Ford spokeswoman Sara Tatchio said Ford is installing a product development system that will launch new cars and trucks faster. While she wouldn't give Ford's internal number, she disagreed with Murphy's estimate that Ford would replace just 60% of its model lineup of the next four years. That is well below the industry average of 70%.

"Our goal is clearly to slow the rate of decline and then stabilize market share," Tatchio said. "Eventually we think there is potential to grow it."
Other findings in the report include:

DaimlerChrysler AG is well poised for the future.
"DCX has done a great job with new model introductions recently and will continue to do so over the next four years resulting in a low average age of just 2.4 years, which is actually better than the Japanese OEMs in aggregate" 2.8 years, the report says of original equipment manufacturers.
The fast-paced industry gets even faster as the pace of new product launches gains speed
.

"Intensified competition and the resulting new products are, of course, fabulous for consumers, who will enjoy an unprecedented choice of new cars and trucks."

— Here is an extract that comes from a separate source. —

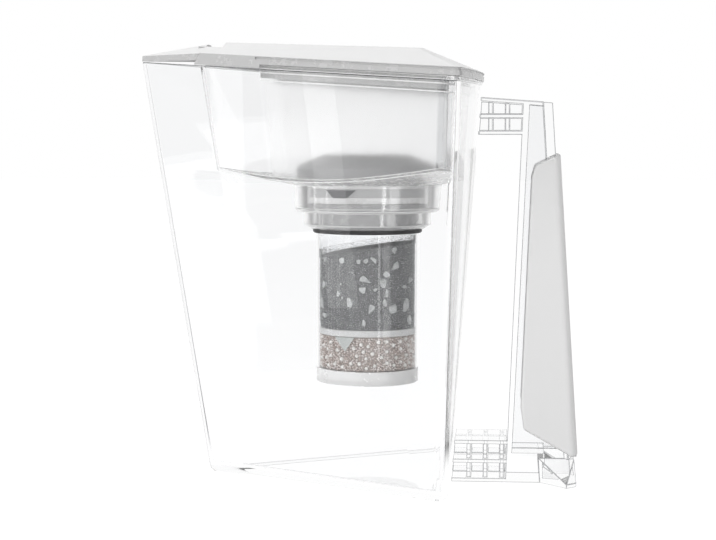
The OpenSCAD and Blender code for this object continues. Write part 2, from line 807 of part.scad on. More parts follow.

Automakers will scramble to compete in this dog-eat-dog industry, which will require them to maintain and increase their research and development spending to keep up.

Some foreign rivals are expected to show some weakness.

"Honda is surprisingly below average over the next four years as only two of its three high volume products are being introduced, the Accord and Odyssey," the report says.

"Korean (automakers), Hyundai and its sister company Kia, are hitting a dry patch in their product cycle and are lagging the market. This is more typical of their historic boom-bust cycle than expected and may put a damper on recent share gains."